GOAL →
Starting at the line that contains "Keep writing the" and stopping at the line that contains "bpy.data.objects.remove(obj)", repeat every line exactly, the two end lines included, and nothing else.

EXTRACTED RECORDS →

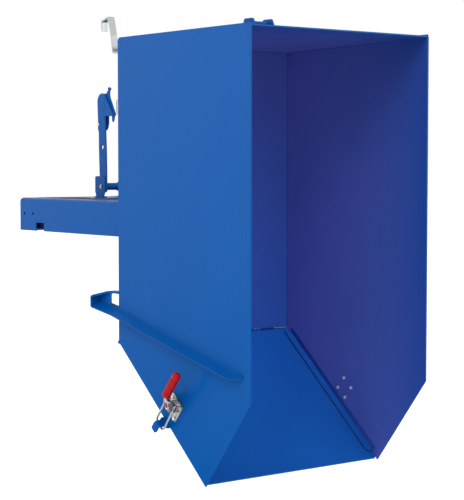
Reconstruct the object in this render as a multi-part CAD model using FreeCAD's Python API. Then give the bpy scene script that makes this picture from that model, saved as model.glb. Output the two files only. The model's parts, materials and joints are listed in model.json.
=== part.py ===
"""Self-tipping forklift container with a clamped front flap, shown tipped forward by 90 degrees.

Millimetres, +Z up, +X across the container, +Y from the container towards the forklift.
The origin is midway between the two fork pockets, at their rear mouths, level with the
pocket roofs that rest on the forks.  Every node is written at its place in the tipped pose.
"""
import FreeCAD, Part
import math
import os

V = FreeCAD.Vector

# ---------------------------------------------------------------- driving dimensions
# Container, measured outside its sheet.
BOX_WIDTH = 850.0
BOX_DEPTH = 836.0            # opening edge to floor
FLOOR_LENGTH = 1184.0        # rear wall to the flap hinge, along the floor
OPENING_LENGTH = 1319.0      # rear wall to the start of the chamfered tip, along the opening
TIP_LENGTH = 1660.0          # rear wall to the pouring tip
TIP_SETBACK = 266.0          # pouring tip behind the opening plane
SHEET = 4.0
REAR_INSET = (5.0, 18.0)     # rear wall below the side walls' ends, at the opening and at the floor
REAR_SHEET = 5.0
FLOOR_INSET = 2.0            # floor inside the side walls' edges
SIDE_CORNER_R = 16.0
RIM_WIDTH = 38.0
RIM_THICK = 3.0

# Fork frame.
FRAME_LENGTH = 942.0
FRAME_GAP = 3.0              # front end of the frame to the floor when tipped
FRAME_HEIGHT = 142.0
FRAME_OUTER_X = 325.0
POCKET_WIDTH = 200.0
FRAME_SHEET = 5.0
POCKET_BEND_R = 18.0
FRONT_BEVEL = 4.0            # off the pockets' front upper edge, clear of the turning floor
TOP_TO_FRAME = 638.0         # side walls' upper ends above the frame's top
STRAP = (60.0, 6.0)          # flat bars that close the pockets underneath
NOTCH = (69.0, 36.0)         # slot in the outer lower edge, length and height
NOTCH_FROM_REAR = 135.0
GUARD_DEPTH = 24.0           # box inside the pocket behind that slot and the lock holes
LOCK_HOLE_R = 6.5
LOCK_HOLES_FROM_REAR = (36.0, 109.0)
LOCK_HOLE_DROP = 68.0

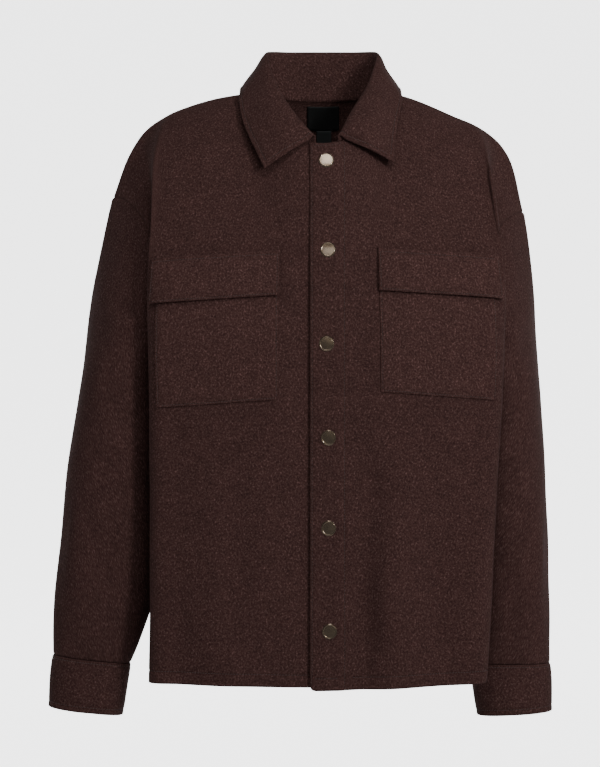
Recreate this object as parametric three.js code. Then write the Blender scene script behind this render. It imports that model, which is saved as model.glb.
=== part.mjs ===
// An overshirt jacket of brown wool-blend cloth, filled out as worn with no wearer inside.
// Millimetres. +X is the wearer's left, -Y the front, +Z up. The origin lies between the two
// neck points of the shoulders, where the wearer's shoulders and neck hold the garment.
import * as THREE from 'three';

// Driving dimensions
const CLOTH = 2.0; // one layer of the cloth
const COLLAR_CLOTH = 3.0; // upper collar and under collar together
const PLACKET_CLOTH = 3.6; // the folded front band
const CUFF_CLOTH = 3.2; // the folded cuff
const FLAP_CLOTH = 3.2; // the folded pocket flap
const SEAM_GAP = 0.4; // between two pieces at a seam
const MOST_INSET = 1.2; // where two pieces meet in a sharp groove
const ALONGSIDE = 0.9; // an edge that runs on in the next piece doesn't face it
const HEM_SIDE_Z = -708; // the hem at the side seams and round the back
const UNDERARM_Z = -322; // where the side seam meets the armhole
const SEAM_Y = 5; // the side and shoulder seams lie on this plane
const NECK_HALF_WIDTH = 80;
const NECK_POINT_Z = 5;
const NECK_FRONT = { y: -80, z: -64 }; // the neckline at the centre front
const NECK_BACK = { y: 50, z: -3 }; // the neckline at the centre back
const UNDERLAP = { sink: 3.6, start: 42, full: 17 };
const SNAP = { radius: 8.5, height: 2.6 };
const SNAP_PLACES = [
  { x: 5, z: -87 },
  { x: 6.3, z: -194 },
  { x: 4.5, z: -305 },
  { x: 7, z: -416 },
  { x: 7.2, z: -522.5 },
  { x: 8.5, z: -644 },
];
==
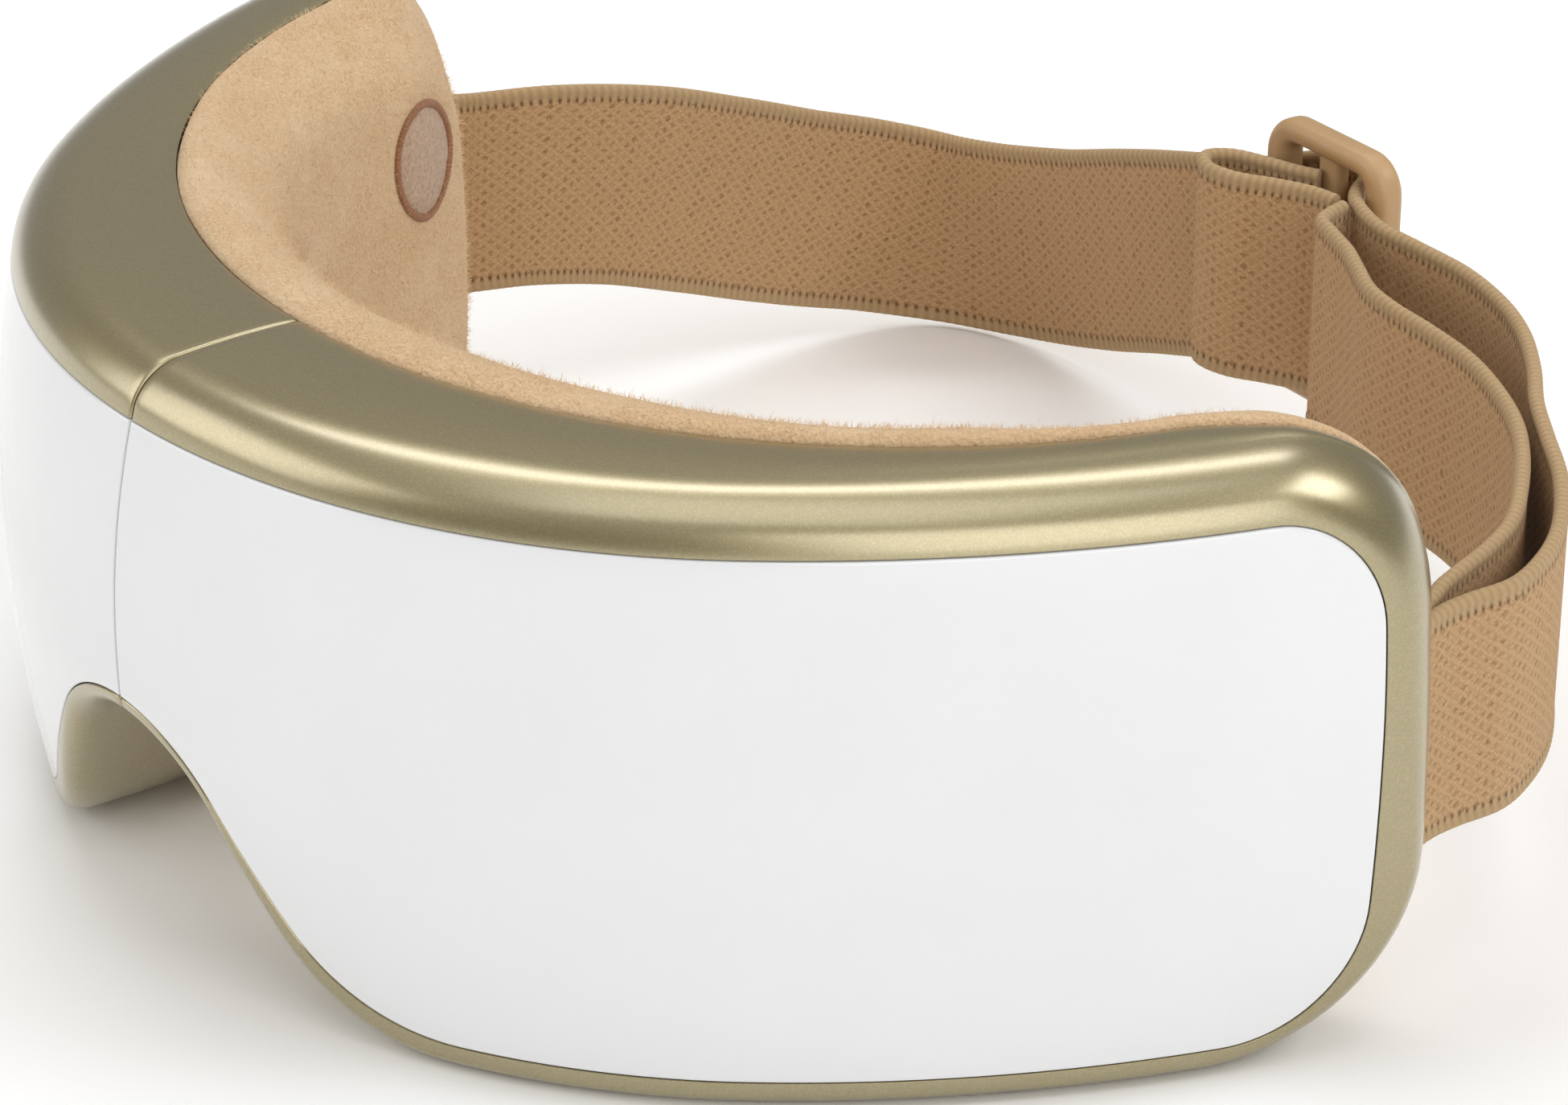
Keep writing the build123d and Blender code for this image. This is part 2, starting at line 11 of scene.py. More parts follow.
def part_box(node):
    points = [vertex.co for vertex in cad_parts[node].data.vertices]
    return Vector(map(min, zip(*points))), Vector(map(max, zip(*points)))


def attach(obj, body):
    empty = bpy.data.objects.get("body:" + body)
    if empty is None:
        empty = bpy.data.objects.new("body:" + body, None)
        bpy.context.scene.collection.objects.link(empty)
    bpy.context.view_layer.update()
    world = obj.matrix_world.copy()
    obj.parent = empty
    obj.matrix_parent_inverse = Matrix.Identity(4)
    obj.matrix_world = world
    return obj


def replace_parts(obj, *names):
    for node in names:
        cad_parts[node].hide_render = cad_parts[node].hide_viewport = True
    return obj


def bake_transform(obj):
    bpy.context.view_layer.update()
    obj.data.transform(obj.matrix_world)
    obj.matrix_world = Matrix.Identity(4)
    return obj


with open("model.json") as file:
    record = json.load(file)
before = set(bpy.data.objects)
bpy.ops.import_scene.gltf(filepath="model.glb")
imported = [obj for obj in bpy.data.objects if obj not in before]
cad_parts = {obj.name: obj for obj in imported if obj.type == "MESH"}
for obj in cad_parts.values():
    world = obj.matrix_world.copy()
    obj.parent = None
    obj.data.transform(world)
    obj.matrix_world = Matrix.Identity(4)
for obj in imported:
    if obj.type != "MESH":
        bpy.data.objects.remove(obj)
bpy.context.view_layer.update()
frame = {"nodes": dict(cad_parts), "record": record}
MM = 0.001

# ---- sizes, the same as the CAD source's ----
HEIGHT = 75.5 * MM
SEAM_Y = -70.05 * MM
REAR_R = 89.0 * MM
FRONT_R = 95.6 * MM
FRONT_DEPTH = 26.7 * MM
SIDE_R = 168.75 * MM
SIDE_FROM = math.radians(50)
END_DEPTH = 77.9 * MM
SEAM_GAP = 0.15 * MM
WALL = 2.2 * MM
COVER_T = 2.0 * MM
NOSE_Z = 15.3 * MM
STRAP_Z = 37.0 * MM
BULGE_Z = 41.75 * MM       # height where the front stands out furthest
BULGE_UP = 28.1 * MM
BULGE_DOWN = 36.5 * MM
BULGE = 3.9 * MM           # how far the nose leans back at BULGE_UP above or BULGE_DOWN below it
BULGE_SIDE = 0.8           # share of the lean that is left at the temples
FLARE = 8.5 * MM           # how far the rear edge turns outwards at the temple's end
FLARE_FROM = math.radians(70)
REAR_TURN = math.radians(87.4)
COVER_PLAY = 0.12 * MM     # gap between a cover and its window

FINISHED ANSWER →
Keep writing the build123d and Blender code for this image. This is part 2, starting at line 11 of scene.py. More parts follow.
def part_box(node):
    points = [vertex.co for vertex in cad_parts[node].data.vertices]
    return Vector(map(min, zip(*points))), Vector(map(max, zip(*points)))


def attach(obj, body):
    empty = bpy.data.objects.get("body:" + body)
    if empty is None:
        empty = bpy.data.objects.new("body:" + body, None)
        bpy.context.scene.collection.objects.link(empty)
    bpy.context.view_layer.update()
    world = obj.matrix_world.copy()
    obj.parent = empty
    obj.matrix_parent_inverse = Matrix.Identity(4)
    obj.matrix_world = world
    return obj


def replace_parts(obj, *names):
    for node in names:
        cad_parts[node].hide_render = cad_parts[node].hide_viewport = True
    return obj


def bake_transform(obj):
    bpy.context.view_layer.update()
    obj.data.transform(obj.matrix_world)
    obj.matrix_world = Matrix.Identity(4)
    return obj


with open("model.json") as file:
    record = json.load(file)
before = set(bpy.data.objects)
bpy.ops.import_scene.gltf(filepath="model.glb")
imported = [obj for obj in bpy.data.objects if obj not in before]
cad_parts = {obj.name: obj for obj in imported if obj.type == "MESH"}
for obj in cad_parts.values():
    world = obj.matrix_world.copy()
    obj.parent = None
    obj.data.transform(world)
    obj.matrix_world = Matrix.Identity(4)
for obj in imported:
    if obj.type != "MESH":
        bpy.data.objects.remove(obj)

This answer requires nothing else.